How is it, therefore, that someone who has no political ambitions can cause so much angst at the White House and in the mainstream news media? The irrefutable answer is that what Cheney is saying, primarily on foreign policy, defense and anti-terrorism, makes sense to more and more American citizens growing increasingly worried by the Obama Administration’s insouciance when U.S. national interests are threatened, both at home and abroad. Since the only real, long-term way to deal with persuasive positions on substantive policy matters is to refute them with sounder policy arguments, it is not hard to understand why the Obama White House is near panic. Where are they going to go to find a better policy inside his administration?
That’s the same Dick Cheney who was instrumental in getting the US into the disaster that is the Iraq war, failed to offer any meaningful strategy for seven years in Afghanistan, and has successfully devolved the country’s moral centre of gravity towards something approaching “depraved warlord” by unrepentantly beating the torture apologia drum, yes?
Okay, just checking. Here’s hoping Human Events is just having its version of a “Slate moment.”
8 comments
Dick Cheney is the face of modern conservatism. He and the other neocon hawks hijacked it after 9-11 and used it as a vehicle for their own authoritarian fantasies. The question remains, who gets to define what conservative means. Is it the intellectual right or the mouthbreathers at Fox, talk radio, RedState, etc.
As an honest question: At what point does someone go right enough to become a reactionary? What would be the difference between a conservative (in this case “face of modern conservatism” encapsulated in Palin or Cheney) vs. a reactionary?
Jaybird
December 21st, 2009 at 9:12 pm
Is it something you become?
I’ve always seen it as something that you stay while everything else changes around you. I mean, those people who argue that we shouldn’t have gay marriage are eventually going to be reactionary… but they were centrists a mere decade ago and it wasn’t even a topic a decade before that.
Dem
December 21st, 2009 at 9:42 pm
I’ve always seen it as one who believes you should “turn back the clock,” so close enough in some ways to your view. I just never see the terminology used very often (comparative to the term “radical” that is used).
Katherine
December 28th, 2009 at 1:15 pm
Conservative is someone who wants things to stay the same. Reactionary is someone seeking to reverse the course of history.

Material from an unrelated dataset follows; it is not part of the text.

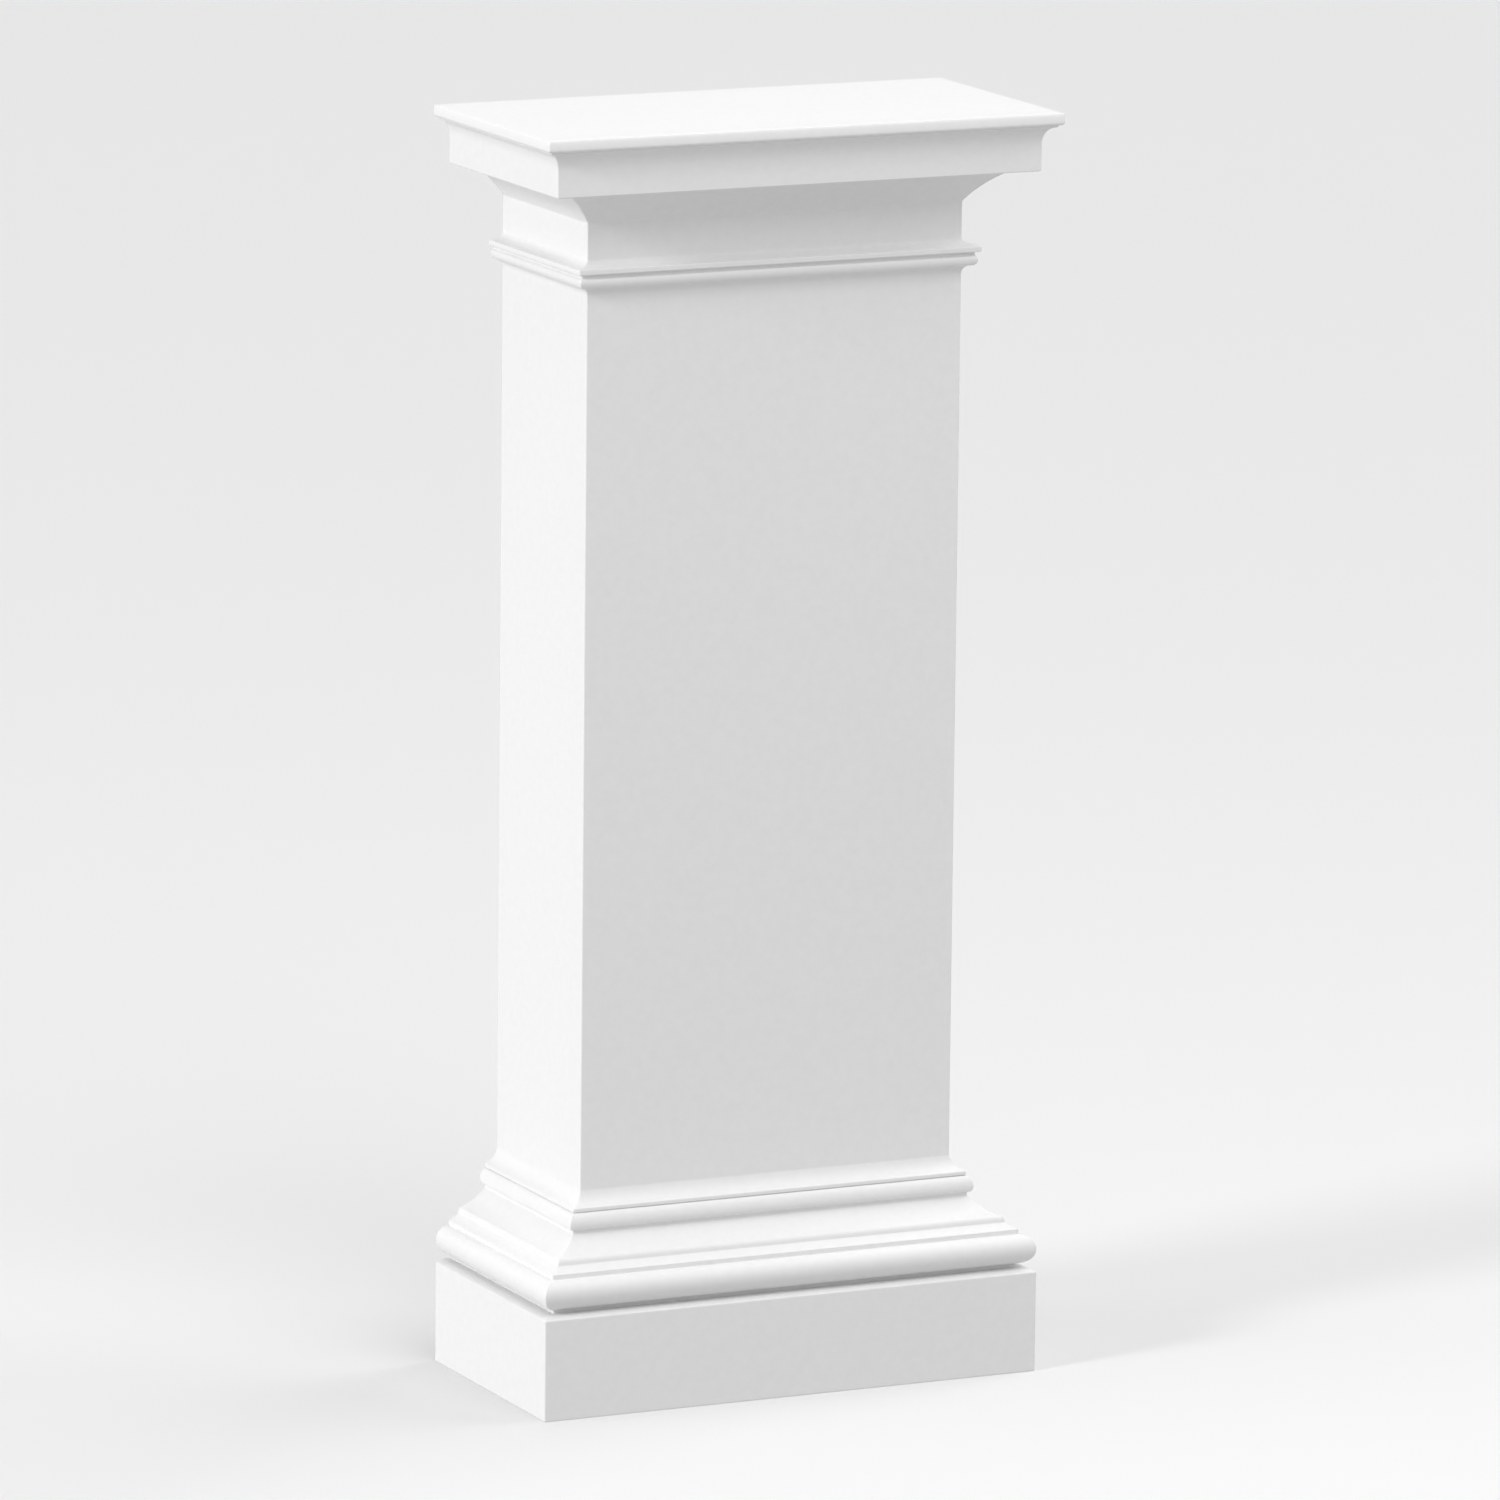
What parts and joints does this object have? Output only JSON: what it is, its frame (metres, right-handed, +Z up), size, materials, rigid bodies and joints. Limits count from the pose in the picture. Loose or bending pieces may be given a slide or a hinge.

The Republican Party crossed that line with Reagan.
Katherine
December 28th, 2009 at 1:29 pm
To elaborate: the status quo pre-Reagan was a system that attempted to undo economic inequities via progressive taxation. Reagan sought (and succeeded) to reverse that to make government work to the benefit of the rich. He sought to undo the social safety net.
In the Cold War, the status quo was contained. Reagan sought rollback.
In the culture war, Reagan also looked for rollback, casting the people who had been fighting for their rights in the past decades (black people and women, in particular) as unfairly advantaged over white males.
Bush and Cheney increased what Reagan had begun exponentially, most importantly in the era of foreign policy. The Bush Administration sought – and succeeded – to destroy consensus positions that had stood, at least in America, for over half a century. The most important of these were that the three branches of government were coequal, that torture was immoral and should not be used, and that aggressive war was not an acceptable means to achieve a nation’s ends – that war was only acceptable in self-defense, defense of an ally, or defense of a neutral nation. Preventative war was an old doctrine, not a new one, and one that had become anathema after it resulted in the First World War.
In all three cases, the Bush reaction succeeded as the Reagan one had. The basic positions and principles of 2/3 issues have been accepted by the Obama administration: the US has the right to attack nations that have not attacked it, and the Executive has sweeping security powers not subject to review of either Congress or the Courts. The belief that torture is wrong is no longer consensus; the fact that it is illegal does not mean those who use or implement it are subject to law. Torture is a matter of policy that can and will be reversed the next time there is a Republican administration.
For the last 30 years, history has been moving backwards.
Well, it’s John Bolton. Do we really take him seriously?
someone who has no political ambitions
I guess wanting to avoid pariahood and prison aren’t strictly speaking political ambitions.